The Casa Santana company was formed in 1994 in Columbia with the avowed intention of producing the country’s premium rum.  Currently they produce the Ron Santero brand which is what the Juan Santos, relabelled for import to Canada by the Liber Group, actually is. A rose by any other name, is my response to this relabelling, and as far as I’m concerned, they’re doing a good job with their rums no matter what the title, and I want more.  Aged in American bourbon barrels, the aged rums, as per Columbian nomenclature laws, state the age of the youngest rum in the blends, and for this also, I give them full marks.

It is, then, an excellent entry from Juan Santos into the middle aged category, and if perhaps it is not quite on the level of the English Harbour or the St Nicholas Abbey 10 year old rums, it is at the very least on par with the El Dorado 12, is a good rum to sip or mix, and in no way a bad rum, or a lesser one: and once again I’m thinking that we really should agitate to get more of these rums from Columbia on our shelves.

I must concede here that good as it was, the 12 wasn’t solely responsible for the stellar evening I had with the Chums, for sure.  But it didn’t hurt, aided quite a it, and just as some tastes and scents evoke specific memories, I don’t think I’ll ever be able to have this unassuming, unpretentious Columbian gem again without remembering a laughter filled evening of jokes and rum talk and the company of new squaddies, pleasantly found, enjoyably experienced and around whose table I felt right at home.

(#076. 81/100)


Background (Added in 2021)

Juan Santos rums are produced by Santana Liquors out of Baranquilla, a free trade seaport zone in the north of Colombia, on the Caribbean Sea. The company also makes various brands for other markets, like the somewhat better-known La Hechicera and Ron Santero labels (Ron Santero is the US brand name for Juan Santos, the latter of which is only sold in Canada).

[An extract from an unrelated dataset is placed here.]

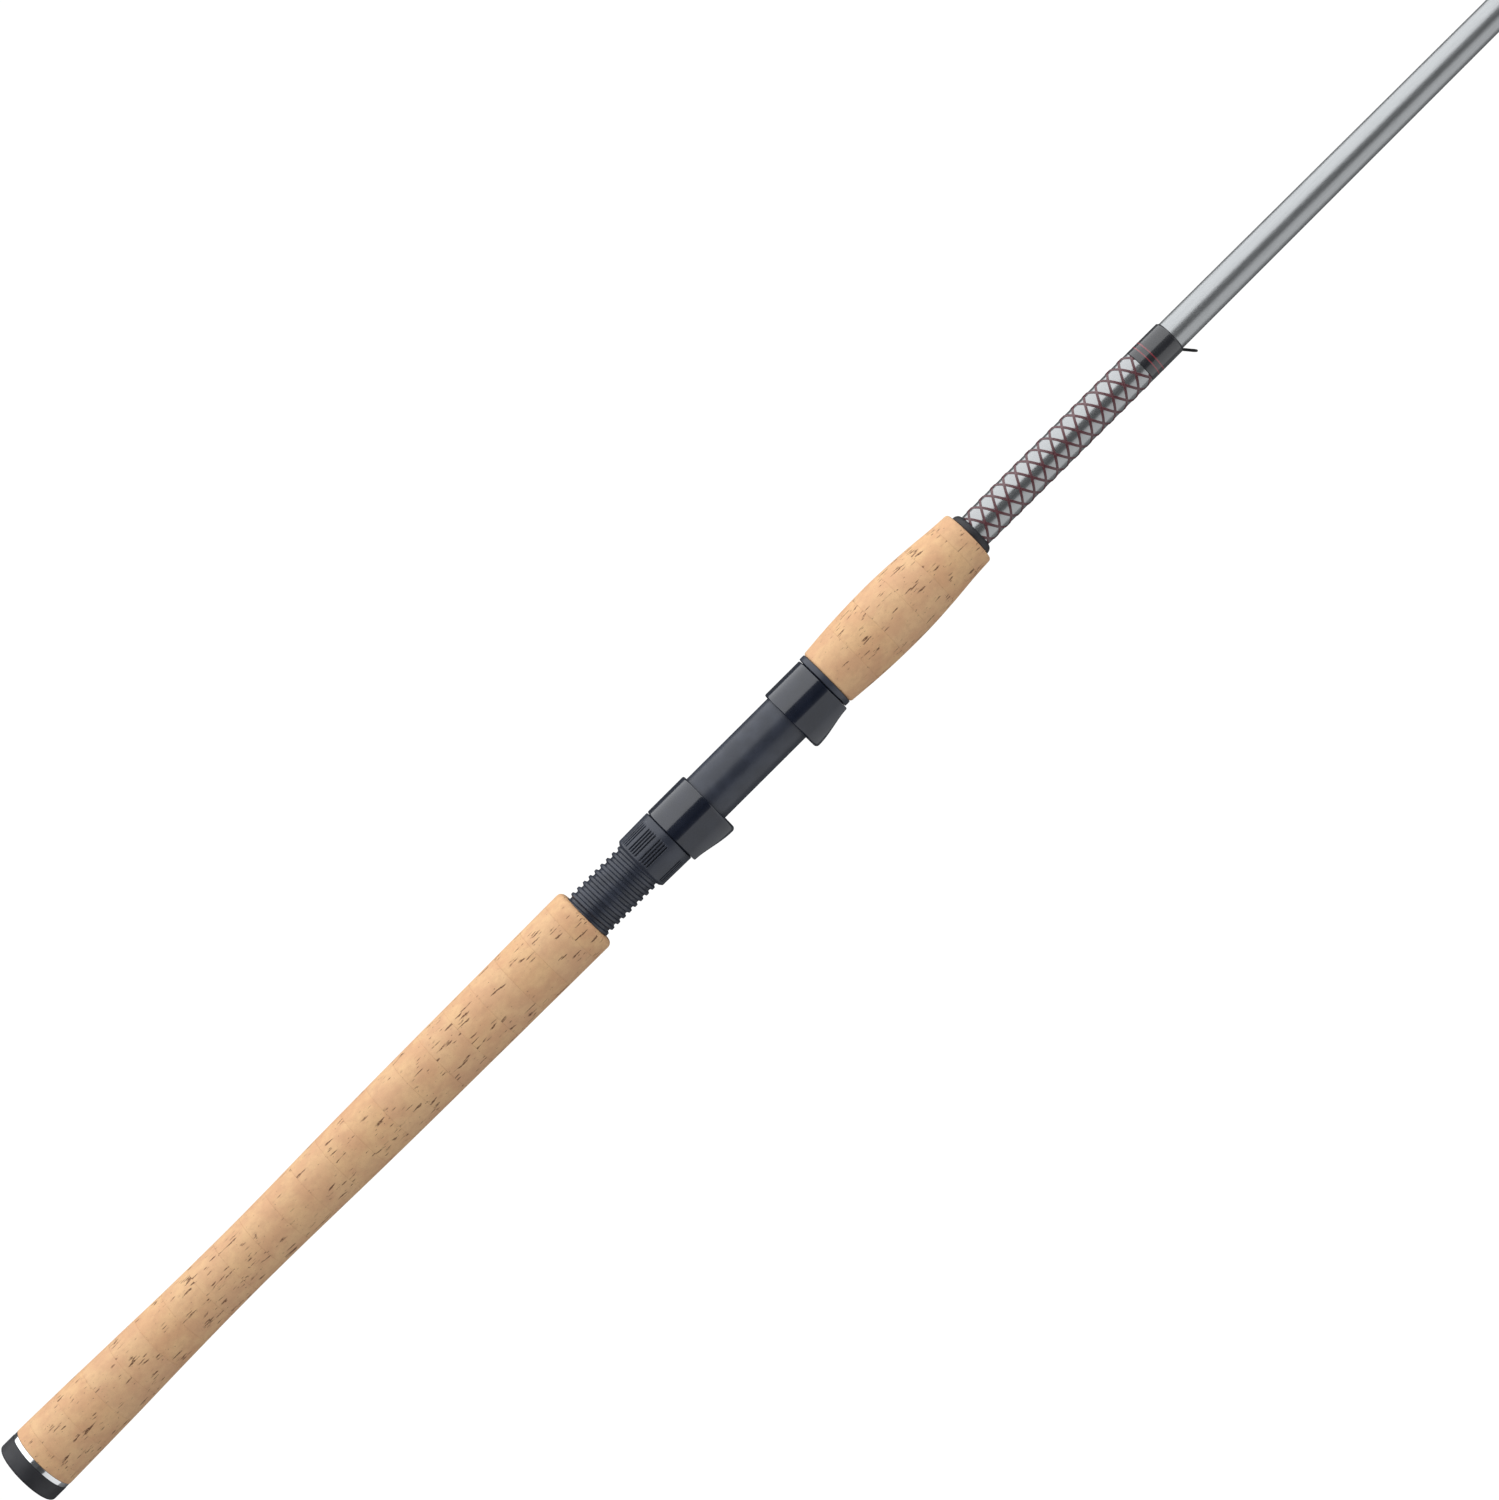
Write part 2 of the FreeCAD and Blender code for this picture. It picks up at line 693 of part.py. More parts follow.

Their website and Forbes notes that they started operations in 1994 when their founders – assumed to be the Riascos business family – brought over some rum makers from Cuba, and an article in el Tiempo notes they are the only family owned (private) rum company in Colombia — all others are apparently part of the Colombian government monopoly.

However, it does not appear that they are actually in the business of distilling themselves, not are they primary producers of anything. They have no sugar cane fields, nor a refinery nor a distillery – at least not that they promote on their own materials and company websites –  unless it is the winery they also own and operate, which is where their barrels of rum are aged.  What they do, appears to be to act as third party blenders, much as Banks DIH does in Guyana. La Hechicera, their companion brand now distributed by Pernod Ricard who bought a stake in 2021, is often spoken about in rum circles as sourcing barrels and stocks of rum from around South America and then blending and bottling them in Colombia as “Colombian” rums. But they certainly don’t make anything of their own on a distillery.

As an additional note, Juan Santos rums no longer appear to be available in primary markets and online web shops – it has been almost a decade since I sourced mine, so sometime in the mid-2010s I suspect it may have been discontinued.